According to Smith, “Our analytical and computational tools have improved considerably over the last several decades. It has been a systematic and incremental set of improvements capturing more physics-based aerodynamic mechanisms, advanced material behaviors and integrated control strategies. Experimental and flight validation is key to building confidence in new methods and identifying remaining limitations and unsolved engineering/operational mysteries.”
Smith concluded, “There isn’t a single silver bullet that can enable all the products our commercial and military customers need. I think loads management, interior noise reduction and crashworthiness of eVTOL and related vehicles need timely investment. The same is true for advanced high-speed and longrange and dedicated logistics support configurations — both for autonomous and piloted vehicles. There are still opportunities for improved propulsion systems and lighter drive systems, and we still cannot generally fly safely in all weather conditions. Many new technologies can also be brought to bear on reducing the heavy maintenance-hour-per-flight-hour numbers associated with rotary-wing flight.”

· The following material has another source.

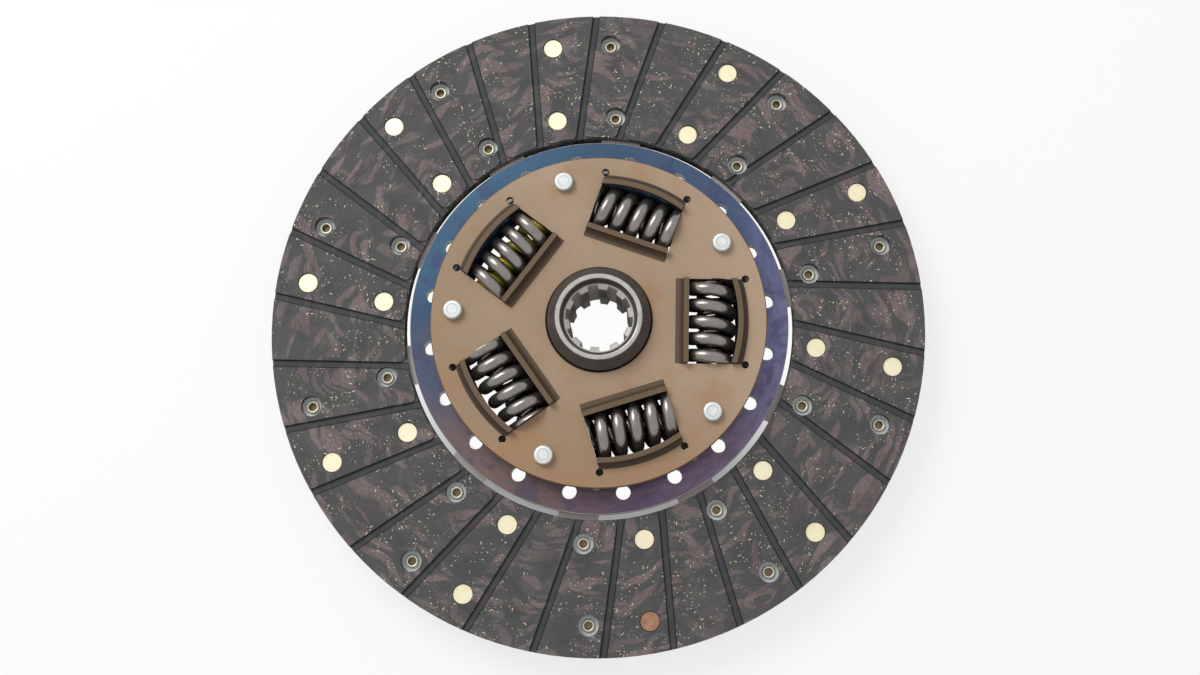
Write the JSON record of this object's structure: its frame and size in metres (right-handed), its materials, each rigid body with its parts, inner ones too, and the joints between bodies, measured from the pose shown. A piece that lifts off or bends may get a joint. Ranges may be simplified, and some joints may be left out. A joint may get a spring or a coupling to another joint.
{
  "type": "clutch disc",
  "caption": "Sprung dry clutch disc: grooved riveted friction facings, waved cushion plate, coil-spring damper between two side plates, splined hub.",
  "frame": {"origin": "on the hub's axis, at the middle of the cushion plate's wave, between the two facings", "axes": "+Z along the hub's axis, out of the front, the side of the tan retainer plate; +X through the middle of the first spring window"},
  "size_m": [0.2794, 0.2794, 0.0345],
  "materials": {
    "hub_steel": "dark forged steel, machined bright at the nose",
    "blued_steel": "heat-tinted, blue to purple",
    "tan_steel": "matte straw-tan heat-treated",
    "spring_steel": "bare spring steel",
    "friction_facing": "woven organic friction material, moulded and ground",
    "rivet_brass": "bright brass",
    "rivet_copper": "dull coppery brass",
    "pin_steel": "bright zinc-plated steel",
    "washer_composite": "moulded friction composite",
    "coil_steel": "oiled spring wire",
    "coil_paint": "oiled spring wire with yellow paint"
  },
  "bodies": {
    "disc": {"drive_plate": "blued_steel", "retainer_plate": "tan_steel", "cushion_plate": "spring_steel", "front_facing": "friction_facing", "rear_facing": "friction_facing", "front_facing_rivets": "rivet_brass", "copper_facing_rivet": "rivet_copper", "rear_facing_rivets": "rivet_brass", "cushion_plate_rivets": "pin_steel", "stop_pin_1": "pin_steel", "stop_pin_2": "pin_steel", "stop_pin_3": "pin_steel", "stop_pin_4": "pin_steel", "stop_pin_5": "pin_steel", "rear_friction_washer": "washer_composite", "front_friction_washer": "washer_composite", "conical_spring_washer": "spring_steel", "outer_spring_1": "coil_steel", "outer_spring_2": "coil_steel", "outer_spring_3": "coil_steel", "outer_spring_4": "coil_steel", "outer_spring_5": "coil_steel", "inner_spring_1": "coil_steel", "inner_spring_2": "coil_steel", "inner_spring_3": "coil_paint", "inner_spring_4": "coil_steel", "inner_spring_5": "coil_steel"},
    "hub": {"hub": "hub_steel"}
  },
  "joints": [
    {"name": "damper_turn", "type": "hinge", "parent": "hub", "child": "disc", "pos_m": [0, 0, 0], "axis": [0, 0, 1], "range_deg": [-3, 8], "stiffness_Nm_per_rad": 25, "deforming": ["outer_spring_1", "outer_spring_2", "outer_spring_3", "outer_spring_4", "outer_spring_5", "inner_spring_1", "inner_spring_2", "inner_spring_3", "inner_spring_4", "inner_spring_5"]}
  ]
}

Ed Smith joined the Vertical Flight Society (then American Helicopter Society) as an undergraduate in 1987. He recalled, “My first Forum was in Washington, DC, in May 1988. I have not missed a Forum since then and have met great new people and learned many new things each time. The products and technologies fascinate me, but the people/colleagues/ community really do make this sector of aerospace so enjoyable and rewarding.”